Pelan tapi pasti, pertemanan mereka terajut, dan setiap malam Didit mulai mengajari banyak hal. Banyak orang menamai mereka "komunitas sekolah malam".Setahun lebih kegiatan itu berjalan hanya bermodalkan niat baik dan sebagian gaji Didit.
Barulah tahun 1999, berkat derma dari orangtua murid Surabaya International School, Didit mendapat sumbangan Rp. 5 juta. Uang itu dia gunakan untuk mengontrak rumah dua tahun di belakang Terminal Joyoboyo.
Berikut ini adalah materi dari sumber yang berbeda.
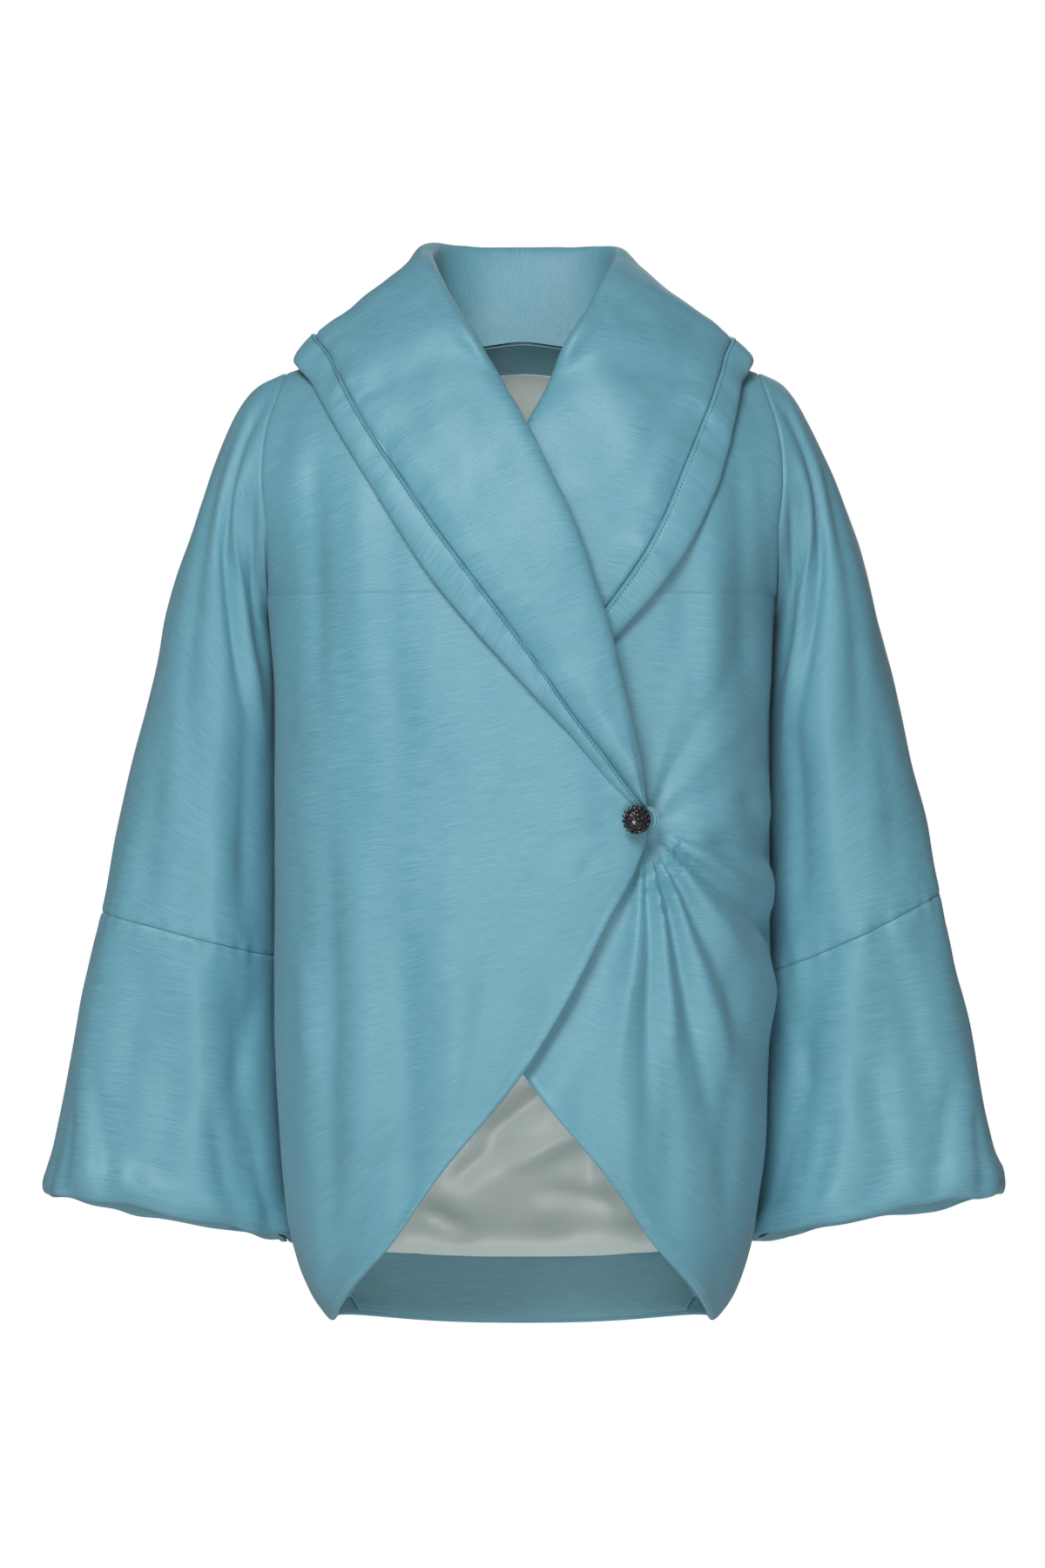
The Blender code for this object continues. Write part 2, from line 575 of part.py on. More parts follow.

Untuk menyokong kehidupan anak-anak, SAA bergantung kepada donasi pengusaha. Namun, kini SAA memiliki pendapatan dengan mengisi acara musik dan tari di sekolah.
Yang paling membanggakan bagi Didit, beberapa alumni SAA berhasil berdikari. Adi Hartono, misalnya diterima di universitas Negeri Surabaya lewat jalur prestasi. Adi yang enam tahun tinggal di SAA hanya mengikuti kejar paket A dan B, kemudian mendaftar ke sekolah menengah kejuruan. "Adi yang sebelumnya anak jalanan bisa diterima di pendidikan formal, saya senang luar biasa," kata Didit.
Ada lagi Mu'ad (18). Dua tahun lalu Kompas bertemu Mu'ad yang mengaku tidak pernah mengenyam pendidikan formal. Dia buta huruf hingga usia 16 tahun. namun, kini Mu'ad menjelma menjadi pemuda percaya diri yang terampil menggunakan komputer.
Didit selalu mengibaratkan anak jalanan seperti alang-alang. Dia kian optimis, alang-alang binaannya memiliki tempat sendiri di masyarakat.